Amendments to FEMA 2017
The RBI has, by its notification dated March 26, 2018 introduced the following amendments to the sector specific policy for foreign investment, under FEMA 2017:
i. Foreign investment in investing companies:
(a) Foreign investments in investing companies not registered as non-banking financial companies (‘NBFCs’) with the RBI and in core investment companies, both engaged in the activity of investing in the capital of other Indian entities, will require prior Government approval; and
(b) foreign investment in investing companies registered as NBFCs with the RBI, will not require any prior approval and will be permissible under 100% automatic route.
ii.
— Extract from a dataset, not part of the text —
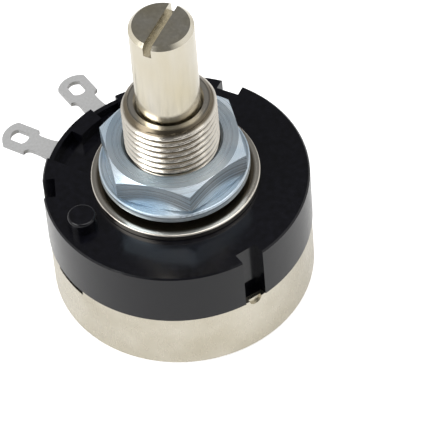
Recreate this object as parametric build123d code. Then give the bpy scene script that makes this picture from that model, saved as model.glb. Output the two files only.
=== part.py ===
from build123d import *
import os
from math import cos, radians, sin, sqrt

# Panel potentiometer with a 6 mm shaft, an M9 bushing and three solder lugs, in mm.
# The origin is the centre of the rear cover's back face, on the shaft axis, and +Z
# runs out along the shaft. Angles are in degrees, counter-clockwise from +X seen from
# the shaft's end.

# Rear cover: a drawn steel can.
cover_diameter = 24.8
cover_height = 6.65
cover_wall = 0.4
cover_edge_radius = 0.45
stake_radius = 0.65
stake_depth = 0.25
rim_notch_angle = 209.0
rim_notch_width = 4.0
rim_notch_depth = 0.7

# Housing: one phenolic moulding that carries everything else.
housing_diameter = 25.0
housing_height = 6.05
housing_edge_chamfer = 0.15
cavity_radius = 10.6
ceiling_thickness = 2.95
spigot_clearance = 0.05
side_slot_angles = (60.0, 180.0, 300.0)
side_slot_width = 2.2
side_slot_depth = 1.2
slot_pocket_width = 1.6
slot_pocket_height = 1.5
slot_pocket_depth = 0.3
boss_diameter = 2.7
boss_height = 1.4
boss_offset = 10.2
boss_angle = 208.0
boss_edge_radius = 0.25

# Terminals: three equal stamped lugs, spread about the middle one.
terminal_angle = 120.0
terminal_pitch = 26.5
terminal_thickness = 0.5
lug_width = 3.0
lug_straight = 2.3
lug_tip_radius = 2.1
lug_neck_width = 1.9
lug_root_width = 2.8
lug_hole_diameter = 1.8
lug_hole_across_flats = 1.4
lug_hole_offset = 17.3
lug_hole_to_corner = 1.0
lug_neck_length = 1.1
lug_root_offset = 12.9
lug_inner_end = 8.9
terminal_slot_clearance = 0.06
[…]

Single brand product retail trading: In case of entities undertaking single brand retail trading of products having ‘state-of-art’ and ‘cutting-edge’ technology and where local sourcing is not possible, a committee under the chairmanship of the Secretary, DIPP, with representatives from Niti Aayog, concerned Administrative Ministry and independent technical expert(s) on the subject will examine the claim on the issue of the products being in the nature of ‘state-of-art’ and ‘cutting-edge’ technology, and give recommendations for such relaxation.
iii. Issuance of capital instruments to persons resident outside India: No prior Government approval will now be required for issuance of capital instruments to persons resident outside India against:
(a) import of capital goods / machinery / equipment (excluding second hand machinery); or
(b) pre-operative / pre-incorporation expenses, unless the Indian investee company is engaged in a sector under the Government route.
As set out in our January 2018 edition of the Inter Alia, the Union Cabinet had approved certain amendments to the foreign direct investment regime in India on January 10, 2018, which have now been incorporated in FEMA 2017.
1 Section 2 (77) of the Companies Act, 2013 states: “relative”, with reference to any person, means any one who is related to another, if— (i) they are members of a Hindu Undivided Family; (ii) they are husband and wife; or (iii) one person is related to the other in such manner as may be prescribed.